As a memento of that interview Shelley gave or sent her a copy of Queen Mab, his first published poem. This book (still in existence) has, written in pencil inside the cover, the name “Mary Wollstonecraft Godwin,” and, on the inner flyleaf, the words, “You see, Mary, I have not forgotten you.” Under the printed dedication to his wife is the enigmatic but suggestive remark, carefully written in ink, “Count Slobendorf was about to marry a woman, who, attracted solely by his fortune, proved her selfishness by deserting him in prison.”[2] On the flyleaves at the end Mary wrote in July 1814—

This book is sacred to me, and as no other creature shall ever look into it, I may write what I please. Yet what shall I write? That I love the author beyond all powers of expression, and that I am parted from him. Dearest and only love, by that love we have promised to each other, although I may not be yours, I can never be another’s. But I am thine, exclusively thine.

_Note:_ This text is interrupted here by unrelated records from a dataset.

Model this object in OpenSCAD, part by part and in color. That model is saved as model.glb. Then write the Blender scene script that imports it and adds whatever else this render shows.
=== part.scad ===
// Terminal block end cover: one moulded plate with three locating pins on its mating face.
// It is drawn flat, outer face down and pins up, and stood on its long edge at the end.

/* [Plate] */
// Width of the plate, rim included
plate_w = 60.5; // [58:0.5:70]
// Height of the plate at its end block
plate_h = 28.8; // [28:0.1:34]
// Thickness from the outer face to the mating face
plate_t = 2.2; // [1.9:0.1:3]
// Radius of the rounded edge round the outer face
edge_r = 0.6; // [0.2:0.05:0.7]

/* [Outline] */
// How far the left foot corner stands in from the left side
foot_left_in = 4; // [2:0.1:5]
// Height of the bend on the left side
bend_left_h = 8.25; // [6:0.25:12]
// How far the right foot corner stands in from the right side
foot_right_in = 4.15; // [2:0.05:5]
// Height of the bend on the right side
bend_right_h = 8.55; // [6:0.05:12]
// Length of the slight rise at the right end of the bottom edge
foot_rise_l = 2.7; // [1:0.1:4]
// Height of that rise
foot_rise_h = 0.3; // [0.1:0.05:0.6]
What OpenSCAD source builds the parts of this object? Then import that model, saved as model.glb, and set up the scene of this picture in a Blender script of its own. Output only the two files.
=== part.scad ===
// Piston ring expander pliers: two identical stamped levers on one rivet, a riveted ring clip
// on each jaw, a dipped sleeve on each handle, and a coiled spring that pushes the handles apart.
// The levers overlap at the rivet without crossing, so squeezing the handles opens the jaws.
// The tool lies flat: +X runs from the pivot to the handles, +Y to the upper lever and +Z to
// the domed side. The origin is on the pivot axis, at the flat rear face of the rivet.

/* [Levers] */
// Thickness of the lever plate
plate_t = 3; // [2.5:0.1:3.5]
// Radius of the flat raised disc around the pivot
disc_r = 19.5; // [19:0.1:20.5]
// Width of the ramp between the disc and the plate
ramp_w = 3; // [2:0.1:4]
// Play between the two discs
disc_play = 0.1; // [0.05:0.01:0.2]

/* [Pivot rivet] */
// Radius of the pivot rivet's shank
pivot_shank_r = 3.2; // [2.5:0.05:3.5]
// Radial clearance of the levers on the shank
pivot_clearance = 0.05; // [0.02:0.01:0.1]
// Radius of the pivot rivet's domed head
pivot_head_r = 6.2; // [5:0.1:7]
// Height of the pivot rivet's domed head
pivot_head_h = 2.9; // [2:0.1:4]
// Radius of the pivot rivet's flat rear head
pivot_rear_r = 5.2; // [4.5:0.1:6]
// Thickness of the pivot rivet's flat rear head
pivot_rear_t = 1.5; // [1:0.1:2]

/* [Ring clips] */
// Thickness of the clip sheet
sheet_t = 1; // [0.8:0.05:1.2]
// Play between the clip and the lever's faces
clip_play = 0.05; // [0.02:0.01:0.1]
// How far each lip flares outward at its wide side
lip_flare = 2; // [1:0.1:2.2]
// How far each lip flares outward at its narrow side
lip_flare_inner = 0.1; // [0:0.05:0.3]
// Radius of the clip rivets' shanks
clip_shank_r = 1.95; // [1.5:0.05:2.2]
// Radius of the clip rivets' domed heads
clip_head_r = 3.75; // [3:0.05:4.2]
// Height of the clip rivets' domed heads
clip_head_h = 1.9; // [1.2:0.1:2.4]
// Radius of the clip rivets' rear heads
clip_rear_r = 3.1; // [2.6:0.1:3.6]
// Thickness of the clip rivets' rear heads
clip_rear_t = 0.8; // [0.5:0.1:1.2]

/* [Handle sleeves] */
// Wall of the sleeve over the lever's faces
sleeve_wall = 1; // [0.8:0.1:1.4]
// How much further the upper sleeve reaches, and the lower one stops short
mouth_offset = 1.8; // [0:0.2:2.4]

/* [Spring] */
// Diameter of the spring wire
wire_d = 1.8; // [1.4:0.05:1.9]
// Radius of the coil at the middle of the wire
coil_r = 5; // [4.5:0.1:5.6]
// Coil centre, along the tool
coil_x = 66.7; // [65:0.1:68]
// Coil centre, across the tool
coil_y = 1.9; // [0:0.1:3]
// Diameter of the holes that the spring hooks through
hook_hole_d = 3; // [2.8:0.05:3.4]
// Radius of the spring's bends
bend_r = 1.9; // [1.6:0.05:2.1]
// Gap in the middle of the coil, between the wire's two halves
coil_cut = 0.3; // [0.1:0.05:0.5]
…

By the kiss of love, the glance none saw beside,
The smile none else might understand,
The whispered thought of hearts allied,
The pressure of the thrilling hand.[3]

I have pledged myself to thee, and sacred is the gift. I remember your words. “You are now, Mary, going to mix with many, and for a moment I shall depart, but in the solitude of your chamber I shall be with you.” Yes, you are ever with me, sacred vision.

But ah! I feel in this was given
A blessing never meant for me,
Thou art too like a dream from heaven
For earthly love to merit thee.[4]

With this mutual consciousness, yet obliged inevitably to meet, thrown constantly in each other’s way, Mary obliged too to look on Shelley as her father’s benefactor and support, their situation was a miserable one. As for Shelley, when he had once broken silence he passed rapidly from tender affection to the most passionate love. His heart and brain were alike on fire, for at the root of his deep depression and unsettlement lay the fact, known as yet only to himself, of complete estrangement between himself and his wife.